Francois Mauriac's 1927 novel about a wealthy woman's unhappiness and frustration has been called one of the 100 best French novels. Claude Miller, in his last film, brought this literary classic to the screen with stylized grace and beauty. Audrey Tautou plays the lead character whose sharp mind is always active behind her arrogant and aloof manner. A kindred spirit to Madame Bovery and Anna Karenina, she tries to break free of a passionless and tedious marriage.
Therese (Audrey Tautou) comes from a well-to-do Catholic family that owns a very large amount of property. In her teens, she marries Bernard (Gilles Lellouche) who also is very rich. Together their pinewood estates are of inestimable value. He is a chauvinist whose main interests are hunting, maintaining his family's positive image, and having a son. When his younger sister Anne (Anais Demoustier) falls in love with a Portuguese outsider who also happens to be a Jew, Bernard and his mother do everything they can to break up the relationship.

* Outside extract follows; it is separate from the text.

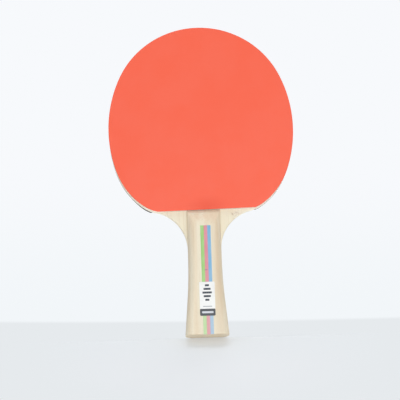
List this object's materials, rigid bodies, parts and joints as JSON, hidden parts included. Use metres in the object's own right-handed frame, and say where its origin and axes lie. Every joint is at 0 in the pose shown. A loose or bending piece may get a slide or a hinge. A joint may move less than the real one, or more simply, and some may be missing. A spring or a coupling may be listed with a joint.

Anne is Therese's best friend, and there is a sexual attraction between them that neither is able or willing to act upon. This is vividly conveyed in a scene in which the two adolescents are lying together in a boat floating on a quiet lake; it is a magic moment of shared intimacy. After meeting the handsome Portuguese sailor, Anne describes the delights of their romantic relationship in letters to her friend.
For Therese, reading these missives only accentuates the lack of passion in her own life, bringing on a deep sadness over what she has been missing in her dead-in-the-water marriage. When Bernard calls upon Therese to convince Anne to break off the affair and planned wedding, she plunges even deeper into depression over the emptiness of her own situation.
Claude Miller, who directed and co-wrote the screenplay with Natalie Carter, has fashioned a well-done drama about a wealthy Catholic woman who struggles to find a way out of her tedious marriage into a life of her own creation. Her path to freedom causes a family scandal and separation from her infant daughter. Even Anne turns against her on the last leg of the journey toward independence.
Audrey Tautou's impressive performance as Therese perfectly matches the character's cerebral nature as she waits patiently for Bernard's words of liberation: "You're on your own."
Screened at the Rendev-Vous with French Cinema 2013, Film Society of Lincoln Center, NY.